### Task prompt
Begin at the line containing "buildBody();" and stop at the line containing "bpy.context.scene.collection.objects.link(empty)"; copy those lines exactly, ends included, and nothing else.

--- start of Dataset content ---

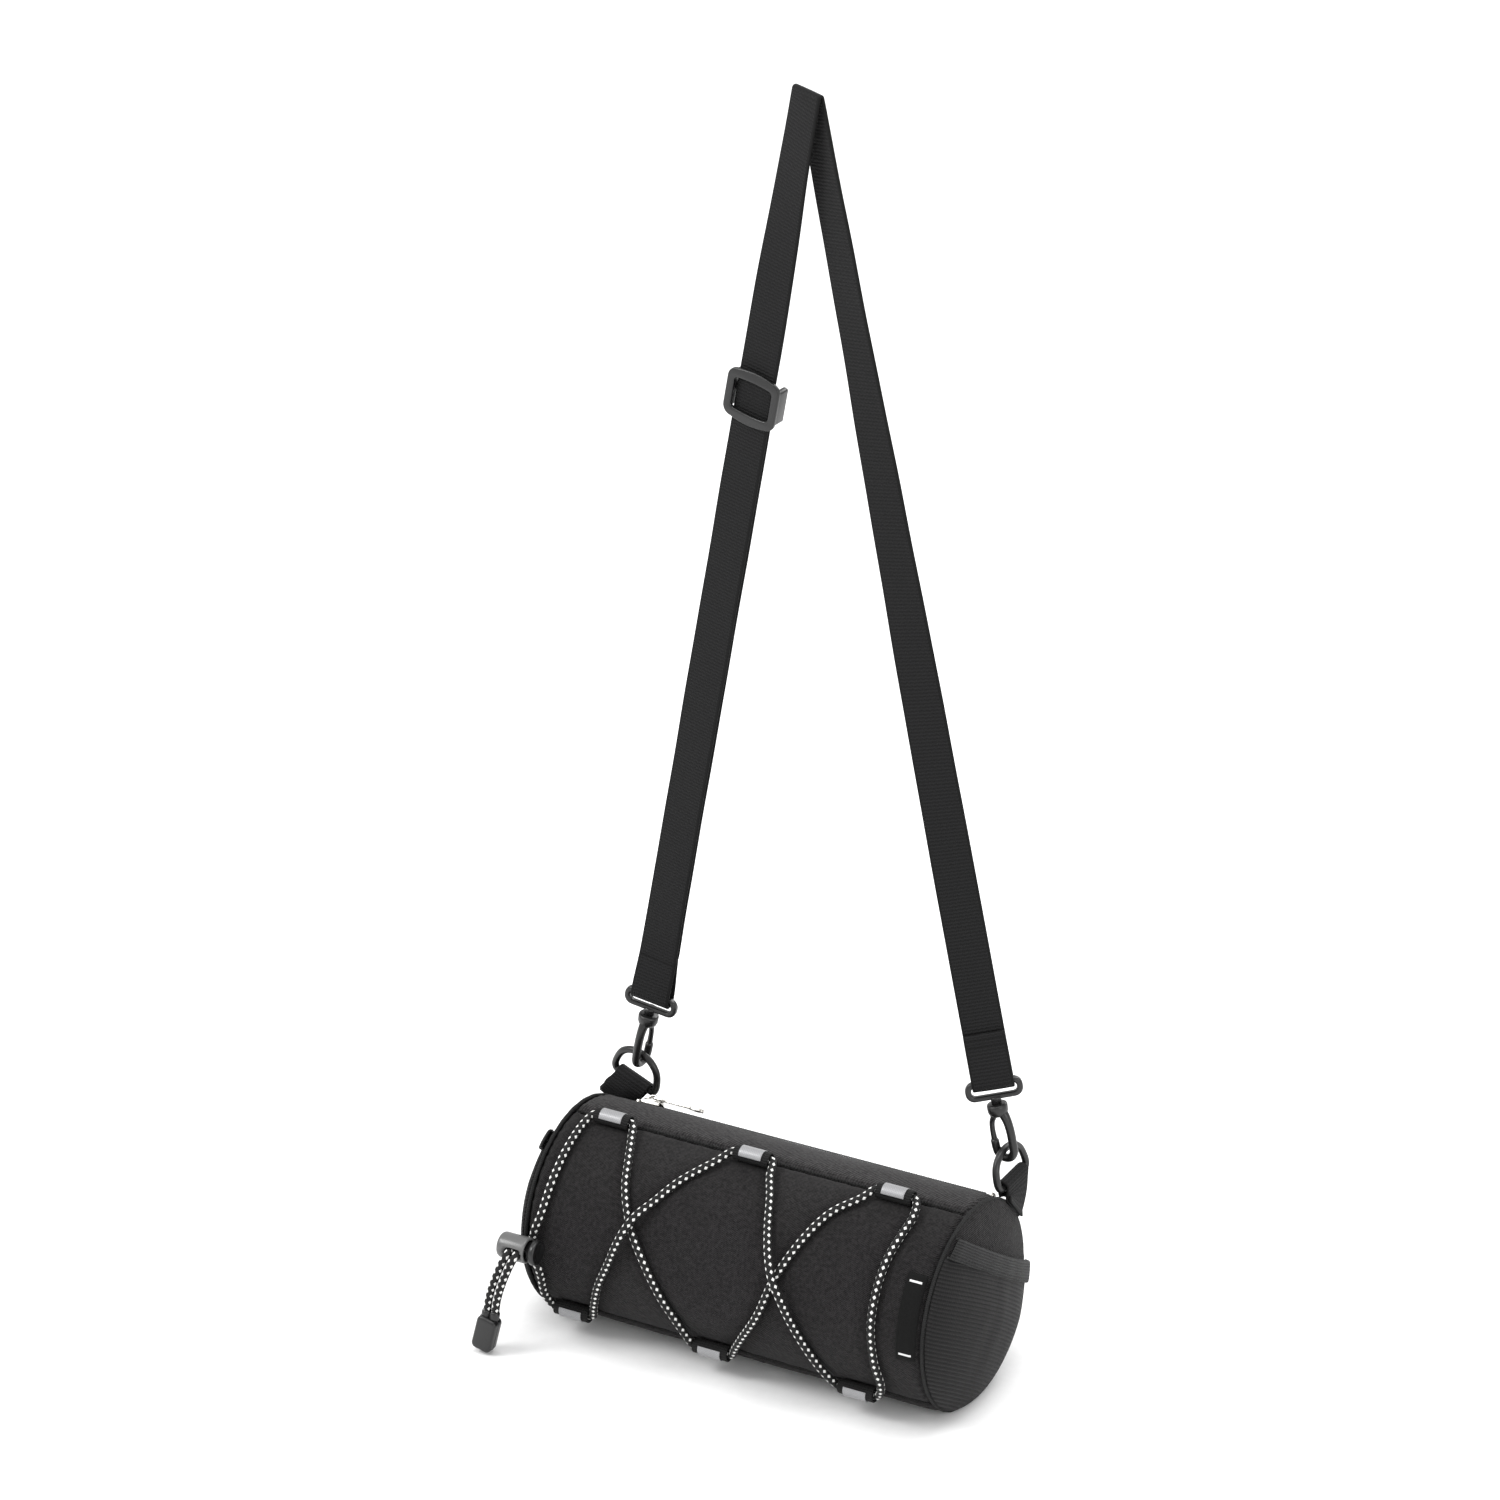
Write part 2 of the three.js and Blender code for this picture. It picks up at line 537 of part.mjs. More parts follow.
function buildHook(side) {
  const frame = frameAt(vec(EYES[side]), hookDirection(side), ACROSS[side].hook);
  const collar = barrel(-13.6, -7.4, 5, 1).rotateY(-Math.PI / 2);
  const curve = [new THREE.Vector3(-2.2, 0, -11), new THREE.Vector3(-4, 0, -15),
    new THREE.Vector3(-4.9, 0, -21),
    new THREE.Vector3(-5, 0, -HOOK_DROP + 3)];
  for (let i = 0; i <= 6; i += 1) {
    const turn = Math.PI * (1 + i / 6);
    curve.push(new THREE.Vector3(4.9 * Math.cos(turn), 0, -HOOK_DROP + 4.9 * Math.sin(turn)));
  }
  curve.push(new THREE.Vector3(5.1, 0, -HOOK_DROP + 3.5));
  const hook = unite(collar, tube(curve, 2.1, 26, 10));
  add(`hook_${side}`, hook.applyMatrix4(frame), 'plastic');
  const gate = tube([new THREE.Vector3(3, 0, -14.1), new THREE.Vector3(4.6, 0, -17.5),
    new THREE.Vector3(5.2, 0, -21.5),
    new THREE.Vector3(5.1, 0, -HOOK_DROP + 4.6)], 1.5, 8, 8);
  add(`hook_gate_${side}`, gate.applyMatrix4(frame), 'metal');

  const twist = THREE.MathUtils.degToRad(ACROSS[side].strap);
  const eyeFrame = frameAt(vec(EYES[side]), hookDirection(side),
    new THREE.Vector3(Math.cos(twist), Math.sin(twist), 0));
  const rim = extrudeY(rounded(27.4, 10, 4.2), -1.8, 1.8);
  const slot = extrudeY(rounded(21.6, 4.9, 2), -4, 4);
  const stub = new THREE.CylinderGeometry(2.4, 2.4, 3, 16).rotateX(Math.PI / 2).translate(0, 0, -5.6);
  const eye = unite(subtract(rim, slot), stub);
  add(`hook_eye_${side}`, eye.applyMatrix4(eyeFrame), 'plastic');
}

// The middle of the eye's bar that the strap turns round.
function eyeBar(side) {
  return vec(EYES[side]).addScaledVector(hookDirection(side), 3.7);
}

// How far the strap is turned about the vertical at a share of the way from an eye to the top.
function strapTurn(side, share) {
  const smooth = (t) => t * t * (3 - 2 * t);
  const start = ACROSS[side].strap;
  if (side === 'right') return start + (TOP_TURN - start) * smooth(share);
  if (share < 0.12) return start + (SLIDER_TURN - start) * smooth(share / 0.12);
  if (share < 0.72) return SLIDER_TURN;
  return SLIDER_TURN + (TOP_TURN - SLIDER_TURN) * smooth((share - 0.72) / 0.28);
}

// Strap station at a share of the way from an eye's bar (0) to the top fold (1).
function strapStation(side, share, offset) {
  const from = eyeBar(side);
  const to = vec(STRAP_TOP);
  const along = to.clone().sub(from).normalize();
  const turn = THREE.MathUtils.degToRad(strapTurn(side, share));
  const across = new THREE.Vector3(Math.cos(turn), Math.sin(turn), 0);
  across.addScaledVector(along, -across.dot(along)).normalize();
  const out = along.clone().cross(across).normalize();
  const at = from.clone().lerp(to, share).addScaledVector(out, offset);
  return { at, across, out };
}

// Two layers stand apart by the thickness of the bar, then close up above it.
function layerOffset(share) {
  const t = Math.min(1, share / 0.05);
  const close = WRAP_RADIUS + (LAYER - WRAP_RADIUS) * t * t * (3 - 2 * t);
  return close + (FOLD - LAYER) * Math.max(0, (share - 0.9) / 0.1);
}

// Stations of one layer: layer -1 lies in front and 1 behind.
function layerStations(side, shares, layer) {
  return shares.map((share) => {
    const station = strapStation(side, share, layer * layerOffset(share));
    return { ...station, out: station.out.multiplyScalar(layer) };
  });
}

// The half turn of the webbing round a bar, starting on one layer and ending on the other.
function halfTurn(centre, across, first, middle, radius) {
  const stations = [];
  for (let i = 1; i < 8; i += 1) {
    const turn = Math.PI * i / 8;
    const out = first.clone().multiplyScalar(Math.cos(turn)).addScaledVector(middle, Math.sin(turn));
    stations.push({ at: centre.clone().addScaledVector(out, radius), across, out });
  }
  return stations;
}

function eyeTurn(side, layer) {
  const start = strapStation(side, 0, 0);
  const down = hookDirection(side).negate();
  return halfTurn(start.at, start.across, start.out.multiplyScalar(layer), down, WRAP_RADIUS);
}

function topFold() {
  const turn = THREE.MathUtils.degToRad(TOP_TURN);
  const across = new THREE.Vector3(Math.cos(turn), Math.sin(turn), 0);
  const up = new THREE.Vector3(0, 0, 1);
  return halfTurn(vec(STRAP_TOP), across, up.clone().cross(across), up, FOLD);
}

function buildStrap() {
  const byBar = [0, 0.012, 0.025, 0.037, 0.05];
  const strand = [...byBar, 0.065, 0.08, 0.1, 0.12, 0.2, 0.3, 0.4, 0.5, 0.6, 0.7, 0.76, 0.82, 0.88, 0.94,
    0.985];
  const sewn = [0.045, 0.035, 0.025, 0.012, 0];
  const stations = [
    ...layerStations('right', sewn, -1),
    ...eyeTurn('right', -1),
    ...layerStations('right', strand, 1),
    ...topFold(),
    ...layerStations('left', strand.slice().reverse(), -1),
    ...eyeTurn('left', -1),
    ...layerStations('left', byBar, 1),
  ];
  add('strap', ribbon(stations, WEB_WIDTH, WEB_THICK), 'webbing');
  const doubled = [0.0506, 0.065, 0.08, 0.1, 0.12, 0.2, 0.3, 0.4, 0.5, 0.6, SLIDER_SHARE + 0.012];
  add('strap_return', ribbon(layerStations('left', doubled, 1), WEB_WIDTH, WEB_THICK), 'webbing');
}

function buildTriGlide() {
  const station = strapStation('left', SLIDER_SHARE, 0);
  const frame = frameAt(station.at, hookDirection('left'), station.across);
  const plate = extrudeY(rounded(28.6, 27, 4.5), -4.4, -2.4);
  const window = extrudeY(rounded(20.6, 16.4, 1.6), -6, 0);
  const rail = box(10.7, 13.9, -4.4, 4.4, -9, 9);
  const bar = box(-12, 12, 2.6, 4.4, -2.3, 2.3);
  const glide = unite(subtract(plate, window), rail, rail.clone().translate(-24.6, 0, 0), bar);
  add('tri_glide', glide.applyMatrix4(frame), 'plastic');
}

buildBody();
buildEnds();
buildZip();
buildLoops();
buildLacing();
buildLock();
buildLabel();
for (const side of ['left', 'right']) {
  buildTab(side);
  buildRing(side);
  buildHook(side);
}
buildStrap();
buildTriGlide();

export default group;
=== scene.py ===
# Barrel bag with shock-cord lacing and shoulder strap: the looks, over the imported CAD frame.
# Lengths in the tables below are millimetres, turned into metres by mm(); angles round the body
# run from the top (0) towards the laced front (+).
import json
import math

import bmesh
import bpy
import numpy as np
from mathutils import Matrix, Vector, noise


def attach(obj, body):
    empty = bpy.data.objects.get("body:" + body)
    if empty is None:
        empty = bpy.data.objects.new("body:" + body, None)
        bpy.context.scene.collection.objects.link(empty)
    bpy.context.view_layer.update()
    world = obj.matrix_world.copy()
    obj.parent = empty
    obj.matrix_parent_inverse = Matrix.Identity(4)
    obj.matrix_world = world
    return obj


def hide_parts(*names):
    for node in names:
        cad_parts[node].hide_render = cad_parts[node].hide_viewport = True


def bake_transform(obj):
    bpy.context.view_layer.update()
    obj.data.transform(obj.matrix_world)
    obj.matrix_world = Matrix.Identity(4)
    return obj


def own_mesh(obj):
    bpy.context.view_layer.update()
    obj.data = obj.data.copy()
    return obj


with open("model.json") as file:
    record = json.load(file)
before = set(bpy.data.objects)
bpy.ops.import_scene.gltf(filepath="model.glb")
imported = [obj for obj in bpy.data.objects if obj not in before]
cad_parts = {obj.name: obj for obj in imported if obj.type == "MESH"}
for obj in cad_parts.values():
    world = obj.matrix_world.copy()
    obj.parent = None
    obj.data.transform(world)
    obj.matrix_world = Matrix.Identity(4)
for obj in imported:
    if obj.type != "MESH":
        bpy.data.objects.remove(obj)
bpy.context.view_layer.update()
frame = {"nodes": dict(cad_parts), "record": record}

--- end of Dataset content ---

### Written solution
buildBody();
buildEnds();
buildZip();
buildLoops();
buildLacing();
buildLock();
buildLabel();
for (const side of ['left', 'right']) {
  buildTab(side);
  buildRing(side);
  buildHook(side);
}
buildStrap();
buildTriGlide();

export default group;
=== scene.py ===
# Barrel bag with shock-cord lacing and shoulder strap: the looks, over the imported CAD frame.
# Lengths in the tables below are millimetres, turned into metres by mm(); angles round the body
# run from the top (0) towards the laced front (+).
import json
import math

import bmesh
import bpy
import numpy as np
from mathutils import Matrix, Vector, noise


def attach(obj, body):
    empty = bpy.data.objects.get("body:" + body)
    if empty is None:
        empty = bpy.data.objects.new("body:" + body, None)
        bpy.context.scene.collection.objects.link(empty)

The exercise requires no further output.